Jeune homme, je n'hésitais pas à répondre: Stravinski était pour moi l'un de ceux qui ont ouvert les portes vers des lointains que je croyais sans fin. Je pensais que, pour ce voyage infini qu'est l'art moderne, il avait voulu convoquer et mobiliser toutes les forces, tous les moyens dont l'histoire de la musique dispose.
Voyage infini qu'est l'art moderne? Entre-temps, j'ai perdu ce sentiment. Le voyage fut court. C'est pourquoi, dans ma métaphore des deux mi-temps pendant lesquelles s'est déroulée l'histoire de la musique, j'ai imaginé la musique moderne comme un simple postlude, un épilogue de l'histoire de la musique, une fête à la fin de l'aventure, un embrasement du ciel à la fin du jour.
Maintenant, j'hésite: même s'il est vrai que le temps de la musique moderne a été si court, même s'il n'a appartenu qu'à une ou deux générations, donc si vraiment il n'a été qu'un épilogue, en raison de son immense beauté, de son importance artistique, de son esthétique entièrement nouvelle, de sa sagesse synthétisante, ne mérite-t-il pas d'être considéré comme une époque à part entière, comme un troisième temps ? Ne devrais-je pas corriger ma métaphore sur l'histoire de la musique et celle du roman?
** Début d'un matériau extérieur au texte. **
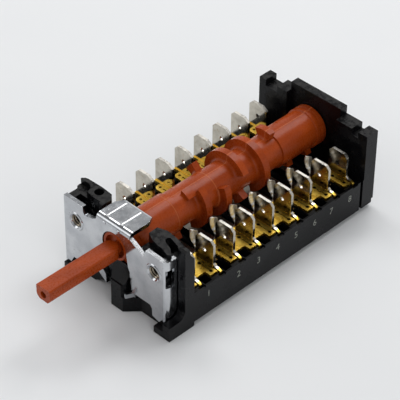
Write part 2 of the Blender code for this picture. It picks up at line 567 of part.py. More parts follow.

Ne devrais-je pas dire qu'elles se sont déroulées en trois temps?
Si. Et je corrigerai ma métaphore d'autant plus volontiers que je suis passionnément attaché à ce troisième temps en forme d'"embrasement du ciel à la fin du jour", attaché à ce temps dont je crois faire moi-même partie, même si je fais partie de quelque chose qui n'est déjà plus.
Mais revenons à ma question: que signifie la volonté de Stravinski d'embrasser le temps entier de la musique? Quel en est le sens?
Une image me poursuit: selon une croyance populaire, dans la seconde de l'agonie celui qui va mourir voit se dérouler devant ses yeux toute sa vie passée. Dans l'œuvre de Stravinski, la musique européenne s'est souvenue de sa vie millénaire; cela a été son dernier rêve avant de partir pour un sommeil éternel sans rêves.